One of the general articles notes the political background to the name of the French flagship at Trafalgar, Bucentaure, as the way in to an account of the downfall of the Venetian Republic, paralleled by the fate of the famous state barge. A summary of the impact of the French invasion of the Italian peninsula from 1796, contains a throw-away remark pertinent to the mooted main theme of the volume. The Royal Navy’s loss of access to ports such as Genoa and Leghorn “would deprive the British of much strategic and tactical intelligence [..] a subject well worth exploring further” (my italics). Whilst this factor is well covered, especially in biographies of Nelson, it would indeed merit more work. Is the observation by Tom Fremantle in his effort to substantiate the intelligence-gathering efforts of Admiral Arthur Philip pertinent: “As you might expect, records are sparse regarding someone trusted to undertake such covert exploits”. Is there indeed nothing to be found through archival research?

With the exception of the featured monograph, to which I will return at the end, this is the impression which one might be left with after reading the articles addressing the 2024 theme of ‘Naval Intelligence in the Georgian Era’. Indeed, the first offering, from Steven Maffeo, whilst providing an excellent overview brings nothing new to the account in his seminal work published in 2000.  My interest was seized by a title offering an examination of the involvement of the local consul in British espionage in the Ionian islands during the War of the Second Coalition, and by an early declaration that “there is no shortage of archival evidence”. Alas, the endnotes point only to material published in the invaluable volumes of the Navy Records Society.
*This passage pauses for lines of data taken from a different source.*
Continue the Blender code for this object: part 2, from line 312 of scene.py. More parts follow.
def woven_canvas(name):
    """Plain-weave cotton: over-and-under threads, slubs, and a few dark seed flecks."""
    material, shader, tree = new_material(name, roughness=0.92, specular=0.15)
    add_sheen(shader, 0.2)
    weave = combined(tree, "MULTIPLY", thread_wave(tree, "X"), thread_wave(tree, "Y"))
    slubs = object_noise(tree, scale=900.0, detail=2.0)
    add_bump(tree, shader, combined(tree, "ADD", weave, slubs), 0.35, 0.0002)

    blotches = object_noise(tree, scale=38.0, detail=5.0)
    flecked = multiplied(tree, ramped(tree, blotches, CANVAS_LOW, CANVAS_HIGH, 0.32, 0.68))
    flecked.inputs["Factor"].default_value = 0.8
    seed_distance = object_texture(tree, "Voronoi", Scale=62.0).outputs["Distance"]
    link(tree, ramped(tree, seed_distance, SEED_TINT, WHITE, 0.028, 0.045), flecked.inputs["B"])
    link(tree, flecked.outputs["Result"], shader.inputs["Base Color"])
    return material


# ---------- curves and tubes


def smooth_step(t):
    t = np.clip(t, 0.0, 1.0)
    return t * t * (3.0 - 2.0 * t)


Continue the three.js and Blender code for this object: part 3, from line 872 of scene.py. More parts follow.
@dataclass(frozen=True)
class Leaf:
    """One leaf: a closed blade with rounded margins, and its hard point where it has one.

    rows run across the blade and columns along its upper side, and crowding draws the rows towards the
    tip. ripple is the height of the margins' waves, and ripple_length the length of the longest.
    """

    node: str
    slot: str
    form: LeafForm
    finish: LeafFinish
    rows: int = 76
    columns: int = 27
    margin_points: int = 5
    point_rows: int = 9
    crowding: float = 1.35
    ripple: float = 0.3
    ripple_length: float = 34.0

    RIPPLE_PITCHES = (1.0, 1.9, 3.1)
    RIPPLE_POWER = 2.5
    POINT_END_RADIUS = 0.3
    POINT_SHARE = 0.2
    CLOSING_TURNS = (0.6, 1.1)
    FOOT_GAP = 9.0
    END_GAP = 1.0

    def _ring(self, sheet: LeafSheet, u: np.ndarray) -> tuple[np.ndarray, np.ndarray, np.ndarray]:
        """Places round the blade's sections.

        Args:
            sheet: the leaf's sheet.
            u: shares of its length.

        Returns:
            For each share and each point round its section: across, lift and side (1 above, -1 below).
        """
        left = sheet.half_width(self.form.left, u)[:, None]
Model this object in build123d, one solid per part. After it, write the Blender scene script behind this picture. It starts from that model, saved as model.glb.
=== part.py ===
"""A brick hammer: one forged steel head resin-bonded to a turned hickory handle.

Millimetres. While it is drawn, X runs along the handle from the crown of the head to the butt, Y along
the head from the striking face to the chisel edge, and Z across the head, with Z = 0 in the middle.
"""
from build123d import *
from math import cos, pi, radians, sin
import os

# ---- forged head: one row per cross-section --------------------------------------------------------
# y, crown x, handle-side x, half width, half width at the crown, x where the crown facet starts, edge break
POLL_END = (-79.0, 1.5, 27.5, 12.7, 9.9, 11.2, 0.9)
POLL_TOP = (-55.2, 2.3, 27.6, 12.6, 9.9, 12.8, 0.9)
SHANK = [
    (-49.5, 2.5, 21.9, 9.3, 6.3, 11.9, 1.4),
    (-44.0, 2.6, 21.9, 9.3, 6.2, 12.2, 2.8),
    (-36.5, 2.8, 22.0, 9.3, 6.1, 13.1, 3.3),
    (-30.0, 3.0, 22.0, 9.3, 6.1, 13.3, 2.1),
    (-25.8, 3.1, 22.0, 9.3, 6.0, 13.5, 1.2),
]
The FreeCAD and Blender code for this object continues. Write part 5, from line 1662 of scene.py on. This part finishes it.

These volumes underpin several other contributions in all parts of the volume, including, here, an evaluation of Vernon’s operations at Porto Bello in 1739. Evan Wilson’s examination of the ‘Grand Tour’ as a setting for intelligence-gathering does usefully high-light Jervis’s Journal of Tours in the British Library.

In the featured monograph, Natacha Abriat, a specialist in ‘nineteenth-century architecture, decorative arts and maritime heritage’ and the Head of the Cultural Heritage Research Department of the Occitanie region of France, takes a plunge into national, regional and our British National Archives, and produces a result which brilliantly meets the remit of the editors. Her subject is Xavier de Lebret, Baron d’Imbert, one of the naval officers of the ancien regime who survived the revolutionary purges, albeit marked out as a ‘Toulon officer’ implicated in the surrender of that port to Lord Hood. Thereafter he was a refugee plunged into the murky espionage world. In character he seems an apt match for Home Popham, with who he conspired in a plot for a descent on Ferrol. The unfortunate fellow exiles in his ‘spy ring’ were all mopped up in the course of the Trafalgar campaign. His story provides insights into the dangers confronting such men who sought to serve their country through collaboration with the current enemy, whilst adjusting to the shifts of regime in their homeland. In Imbert’s case he was eventually deported from England and found himself a shuttlecock in the espionage network of Fouché and his successor after the restoration of the monarchy. This article paints a compelling picture of a complex scene with some fascinating detail such as the operations of a corvette in the Mediterranean in 1800 under the Royalist white ensign. Natcha Abriat has certainly whetted my appetite to explore this era of French naval history more deeply, and on this score alone I recommend this collection to NR readers.